Les Canadiens travaillent alors au sein de l'Office national du film, une structure mise en place à la veille de la guerre par le documentariste anglais John Grierson (1898-1972). Entre 1958 et 1960, l'équipe anglaise, animée par Tom Daly, a produit, pour la télévision, la série intitulée Candid Eye, dont le principe était d'observer la vie sans la transformer, en utilisant notamment des caméras cachées. Parallèlement l'équipe française filme l'homme québécois en pleine période de mutation dans Les Raquetteurs (1958), ou Les Bûcherons de la Manouane (1962). Les cinéastes, Michel Brault, Arthur Lamothe, Marcel Carrière, traquent la vérité « morale » d'une nation qui se découvre.
Aux États-Unis, c'est une équipe rassemblée autour de Robert Drew, avec le soutien financier du groupe de presse Time-Life, qui produit des magazines filmés orientés vers la recherche sociale. C'est autour de la Drew Associates que sont mis au point les premiers outils fiables de saisie du son synchrone. Des créateurs brillants se détachent de l'équipe : D. A. Pennebaker, les frères Maysles, et surtout Richard Leacock, qui réalisent ensemble Primary (1960), sur une élection primaire qui met en évidence le jeune sénateur J. F. Kennedy. Comme au Canada, les films sont destinés en priorité à la télévision.
En France, l'émergence de ce nouveau regard a été d'abord le fait d'ethnographes et de sociologues pour qui le cinéma était un instrument adapté à leurs enquêtes de terrain. Jean Rouch (1917-2004), le premier, avec Moi un noir (1958), puis Edgar Morin ont croisé des cinéastes de la génération de la Nouvelle Vague, le plus souvent formés par le court-métrage, qui voulaient rompre avec les codes narratifs d'un cinéma qui avait peu bougé depuis le passage au parlant : Mario Ruspoli, Chris Marker, Agnès Varda. Il s'agissait d'abord de sortir les caméras dans la rue, et d'y filmer sans tricher, en respectant l'autre.

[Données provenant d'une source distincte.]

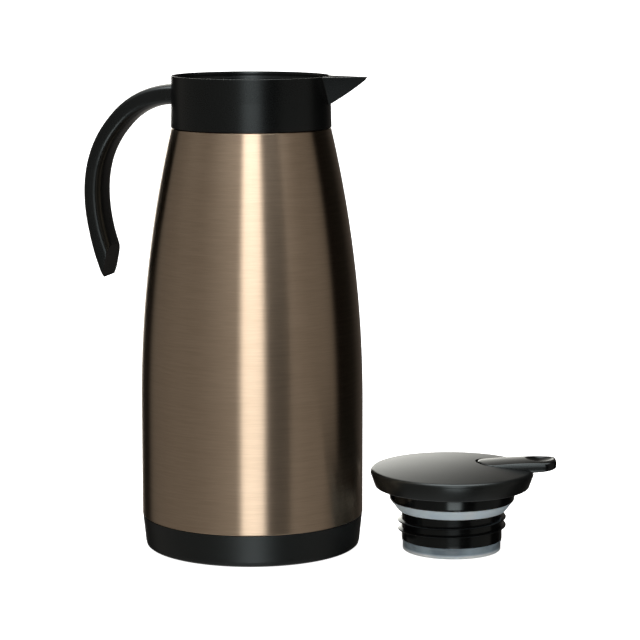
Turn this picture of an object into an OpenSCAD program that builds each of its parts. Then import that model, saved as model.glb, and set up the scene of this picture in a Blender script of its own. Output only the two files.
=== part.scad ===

Le cinéma-vérité, qu'après la consécration lyonnaise on a plus souvent appelé « cinéma direct », est un cinéma du réel – en quoi il se détourne du spectacle mis en scène, des acteurs professionnels, des décors et des orgies de kilowatts dévorés dans les studios aux murs aveugles –, mais un réel cadré et monté. Loin d'être une machine objective, la caméra est pilotée par un œil humain qui choisit le cadre et impulse le mouvement. Elle[...]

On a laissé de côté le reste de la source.